Age no barrier for Mott
Update 5:40 pm. Exciting young prospect Blake Mott has gone down in the first round of the Australian Open 2012 Play-off, falling in three sets to Gavin Van Peperzeel.
Exciting young prospect Blake Mott has gone down in the first round of the Australian Open 2012 Play-off, falling in three sets to Gavin Van Peperzeel.
Despite going down, the 15-year-old acquitted himself impressively throughout the match, breaking Van Peperzeel’s serve when the Queenslander served for the opening set and saving three set points before eventually surrendering it.
He powered through the second set with an impressive display of consistent counterpunching and clever offensive moves before falling behind a break in the third – a deficit from which he could not recover – to ultimately fall 7-5 3-6 6-3.
Against a player four years his senior, Mott says there were some positives that he could draw from the match.
“I was pretty happy. He played well when he needed to … I was 3-2 [up] in the third and had a bit of a chance, I just didn’t jump on top of it. I could’ve knuckled down for a game but I just didn’t. [I] lost a bit of focus, probably from the duration,” he said.
“I was down a break in the second set but I came back and won it, which was good. So I was pretty happy, but a bit disappointed I couldn’t get there in the end.
“He played well to his credit and I wish him the best tomorrow.”
Mott was the youngest player in the play-off draw, but came in with plenty of experience against older stronger opponents after cutting his teeth on the Futures circuit throughout 2011. He picked up his first ATP points to be currently ranked world No.1306.
He says the decision to play senior tennis – which has taken him to far-flung locations such as Serbia, Finland and Israel – came after noticing that several ITF junior players have struggled to make the transition when they take on senior players. “The best thing is that you hit with great players on the circuit [and] you just get better and better,” he said.
“[You are] playing tournaments week after week, a lot of matches, hitting with good people, and just being around adults, which I think is the key for me.”
Mott feels this has lead to rapid improvement in his game, and says that this time last year, he never would have expected to be taking part in the AO Play-off.
Another key to his improvement has been his work with former world No.1 Lleyton Hewitt, who was on Court 7 watching much of today’s match. Mott cites Hewitt as his idle and appears a miniature version of the Australian icon, right down to the Yonex-branded clothing and racquet and cap turned backwards.
He says the intensity of the training is excellent for his development, and that he is grateful to Hewitt for hitting with him.
“He’s just been working me hard with Rochey [Tony Roche]. I’ve definitely learned a lot from him in terms of the way he works and attitude-wise. I was really nervous at the start, but I’m getting better and better,” he said.
Now that he’s out of the play-off, Mott will turn his attention to the upcoming Australian summer events in 2012. His plan is to play the juniors events at Traralgon and the Australian Open, and then return to Europe in mid-February.

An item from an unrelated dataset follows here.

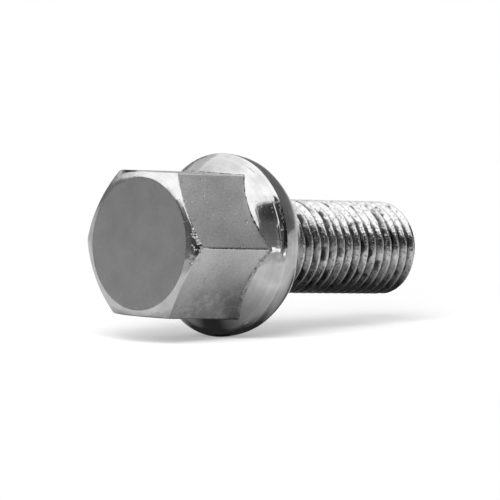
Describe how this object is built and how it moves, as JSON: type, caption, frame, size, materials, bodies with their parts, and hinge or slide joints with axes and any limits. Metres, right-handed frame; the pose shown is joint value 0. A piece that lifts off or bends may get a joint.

He says his match again Van Peperzeel today has helped him understand what he needs to focus on with his game.
“I probably just need to get a bit stronger, and just learn and play the big points better … I made a few loose errors [today] when I should have made some [shots],” he said.
In earlier results, New South Welshman Dane Propoggia knocked out young gun Andrew Harris, defeating last week’s Optus 18s Australian Championships semifinalist in straight sets.
Harris was down a set and a break on Court 5 before fighting back, breaking back and then holding serve to move ahead 4-3 in the second.
But it would prove to be the last game he would win – the more experienced and powerful Propoggia powered through the ninth game in holding to love, and then resoundingly served out the match to win 6-3 6-4.
He will next play sixth seed James Lemke.
At the same time on Court 8, Isaac Frost was powering his way past another good performer in last week’s 18s event, this time finalist Andrew Whittington.
Frost’s booming serve and power from the back of the court proved too much for the youngster to handle, and he moved through to the second round of the play-off with a 7-5 6-3 win.
The victory sets up a clash with No.8 seed Michael Look.
Luke Saville has avenged his loss to Chris O’Connell last week in the Optus 18s Australian Championships with a a hard-fought three-set win. Saville had to come back from a set down to fight his way into the second round, winning 2-6 6-4 6-4. The win means Saville will play fifth seed James Duckworth for a place in the quarterfinals.